* **The exercise**
Copy out the data below verbatim.

* **Data section**
---+---
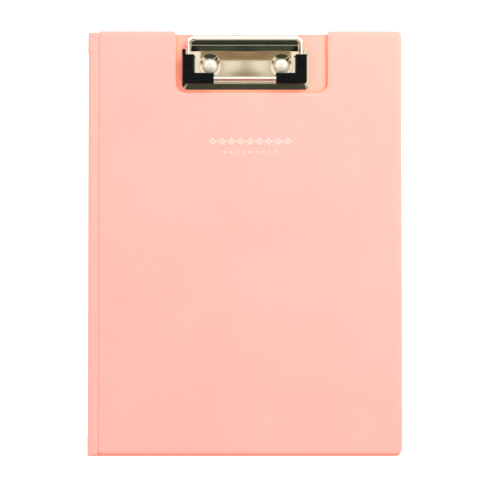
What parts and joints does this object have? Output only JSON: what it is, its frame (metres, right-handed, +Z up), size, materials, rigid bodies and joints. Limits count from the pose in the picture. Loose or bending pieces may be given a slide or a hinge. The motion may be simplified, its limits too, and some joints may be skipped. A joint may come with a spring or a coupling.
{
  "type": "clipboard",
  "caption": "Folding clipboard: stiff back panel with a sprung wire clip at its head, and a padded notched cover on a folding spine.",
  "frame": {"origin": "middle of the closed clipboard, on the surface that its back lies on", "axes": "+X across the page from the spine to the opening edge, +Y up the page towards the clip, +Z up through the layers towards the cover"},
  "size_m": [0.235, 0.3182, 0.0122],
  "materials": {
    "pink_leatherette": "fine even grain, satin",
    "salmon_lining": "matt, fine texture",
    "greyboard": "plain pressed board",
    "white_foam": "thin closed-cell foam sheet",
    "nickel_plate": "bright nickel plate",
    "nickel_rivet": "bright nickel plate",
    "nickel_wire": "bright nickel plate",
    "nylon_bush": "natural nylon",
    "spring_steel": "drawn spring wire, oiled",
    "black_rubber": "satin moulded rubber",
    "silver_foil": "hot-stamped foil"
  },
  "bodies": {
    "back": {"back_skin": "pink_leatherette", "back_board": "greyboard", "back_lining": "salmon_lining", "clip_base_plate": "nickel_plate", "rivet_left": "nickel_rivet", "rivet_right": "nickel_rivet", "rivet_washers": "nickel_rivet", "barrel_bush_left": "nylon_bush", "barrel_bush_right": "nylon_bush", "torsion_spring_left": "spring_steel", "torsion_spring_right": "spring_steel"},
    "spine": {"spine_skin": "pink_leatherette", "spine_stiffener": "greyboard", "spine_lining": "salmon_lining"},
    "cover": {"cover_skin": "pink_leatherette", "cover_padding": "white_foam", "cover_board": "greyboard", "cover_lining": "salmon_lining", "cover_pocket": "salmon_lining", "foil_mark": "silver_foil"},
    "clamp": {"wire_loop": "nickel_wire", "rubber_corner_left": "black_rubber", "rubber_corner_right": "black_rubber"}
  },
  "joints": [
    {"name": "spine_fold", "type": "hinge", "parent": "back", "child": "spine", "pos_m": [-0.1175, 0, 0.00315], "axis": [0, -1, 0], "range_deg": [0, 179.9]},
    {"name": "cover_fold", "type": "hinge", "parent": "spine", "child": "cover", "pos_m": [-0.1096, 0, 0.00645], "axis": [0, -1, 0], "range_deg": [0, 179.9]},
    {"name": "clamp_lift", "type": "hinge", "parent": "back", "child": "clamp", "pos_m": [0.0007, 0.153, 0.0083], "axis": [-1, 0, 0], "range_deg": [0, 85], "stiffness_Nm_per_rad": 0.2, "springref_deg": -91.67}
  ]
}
---+---
* **Response**
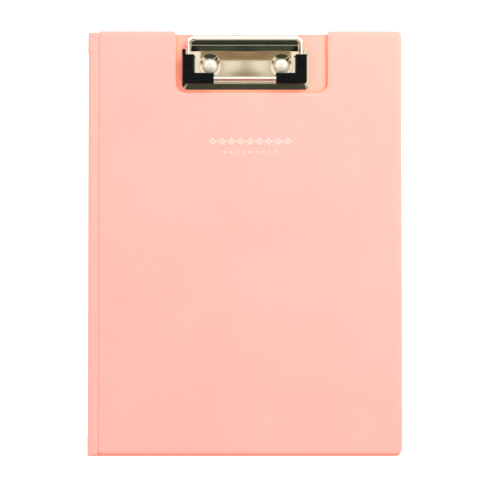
What parts and joints does this object have? Output only JSON: what it is, its frame (metres, right-handed, +Z up), size, materials, rigid bodies and joints. Limits count from the pose in the picture. Loose or bending pieces may be given a slide or a hinge. The motion may be simplified, its limits too, and some joints may be skipped. A joint may come with a spring or a coupling.
{
  "type": "clipboard",
  "caption": "Folding clipboard: stiff back panel with a sprung wire clip at its head, and a padded notched cover on a folding spine.",
  "frame": {"origin": "middle of the closed clipboard, on the surface that its back lies on", "axes": "+X across the page from the spine to the opening edge, +Y up the page towards the clip, +Z up through the layers towards the cover"},
  "size_m": [0.235, 0.3182, 0.0122],
  "materials": {
    "pink_leatherette": "fine even grain, satin",
    "salmon_lining": "matt, fine texture",
    "greyboard": "plain pressed board",
    "white_foam": "thin closed-cell foam sheet",
    "nickel_plate": "bright nickel plate",
    "nickel_rivet": "bright nickel plate",
    "nickel_wire": "bright nickel plate",
    "nylon_bush": "natural nylon",
    "spring_steel": "drawn spring wire, oiled",
    "black_rubber": "satin moulded rubber",
    "silver_foil": "hot-stamped foil"
  },
  "bodies": {
    "back": {"back_skin": "pink_leatherette", "back_board": "greyboard", "back_lining": "salmon_lining", "clip_base_plate": "nickel_plate", "rivet_left": "nickel_rivet", "rivet_right": "nickel_rivet", "rivet_washers": "nickel_rivet", "barrel_bush_left": "nylon_bush", "barrel_bush_right": "nylon_bush", "torsion_spring_left": "spring_steel", "torsion_spring_right": "spring_steel"},
    "spine": {"spine_skin": "pink_leatherette", "spine_stiffener": "greyboard", "spine_lining": "salmon_lining"},
    "cover": {"cover_skin": "pink_leatherette", "cover_padding": "white_foam", "cover_board": "greyboard", "cover_lining": "salmon_lining", "cover_pocket": "salmon_lining", "foil_mark": "silver_foil"},
    "clamp": {"wire_loop": "nickel_wire", "rubber_corner_left": "black_rubber", "rubber_corner_right": "black_rubber"}
  },
  "joints": [
    {"name": "spine_fold", "type": "hinge", "parent": "back", "child": "spine", "pos_m": [-0.1175, 0, 0.00315], "axis": [0, -1, 0], "range_deg": [0, 179.9]},
    {"name": "cover_fold", "type": "hinge", "parent": "spine", "child": "cover", "pos_m": [-0.1096, 0, 0.00645], "axis": [0, -1, 0], "range_deg": [0, 179.9]},
    {"name": "clamp_lift", "type": "hinge", "parent": "back", "child": "clamp", "pos_m": [0.0007, 0.153, 0.0083], "axis": [-1, 0, 0], "range_deg": [0, 85], "stiffness_Nm_per_rad": 0.2, "springref_deg": -91.67}
  ]
}